Cette opération commando ratée peut quand même marcher. Pas besoin de micro-trottoir à la TF1 pour s'en rendre compte. Il suffit de laisser traîner ses oreilles chez les zoreys. Ainsi, sur cette terrasse d'un café de Bordeaux, une mamie lâche "C'est avec nos impôts qu'on paie leurs allocations. Ils se font 10 000 euros par mois". "Ils", ce sont les Arabes, bien sûr. Sur le front de mer ensoleillé des Sables d'Olonne, dans un département pourtant peu concernée par l'immigration (la Vendée), ce sont deux jeunes femmes bien mises et fort jolies, qui commentent : "Ca commence à bien faire, il faut les virer, ils viennent ici pour nous pomper notre fric". Qui ? Ben les Arabes, bien sûr. Un discours qu'on entend aussi par chez nous à propos des "Comores". Mais, c'est bien connu, à la Réunion, le racisme n'existe pas. Dernier point à Toulouse, dans un bistro populaire près de la gare Matabiau. Une majorité de clients (que des hommes, sauf une fille qui lit Voici) d'origine maghrébine, comme le patron. C'est un soir de foot. A la télé, Marseille bat Saint-Etienne. Et ici, tout le monde se lève pour l'OM. Les droits de l'OM, OK, mais ceux de la femme ? On pose la question à nos voisins de bar : "Qu'est ce que tu crois ? Qu'on enferme nos femmes ? J'en ai marre qu'à la télé on nous montre comme ça, comme des intégristes, ou des parasites. Ma copine est étudiante à la fac de Toulouse. Tu crois que je vais lui demander de mettre une burqua ?". "T'es journaliste ? T'en as vu beaucoup des burquas à Toulouse ?", me demande un quadragénaire avec un sourire Signal.

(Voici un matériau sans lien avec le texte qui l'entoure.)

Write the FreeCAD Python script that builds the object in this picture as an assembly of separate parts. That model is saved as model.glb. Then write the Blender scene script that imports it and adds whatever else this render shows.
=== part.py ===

Ben non. J'en ai pas vu. Ni à Bordeaux. Ni en Vendée. Ni non plus à Paris, ou à Biarritz. Ah, si, deux, à Saint-Denis. Pas le nôtre, l'autre, celui du 9-3.
Mais bon, on comprend notre président. Avec un taux de chômage qui bat des records, un débat sur les retraites qui atteint des sommets, et un pouvoir d'achat en berne, il faut bien trouver des dérivatifs pour des Français démoralisés. La burqua, c'est bien. Ca occupe, et ça fait causer dans les bistros.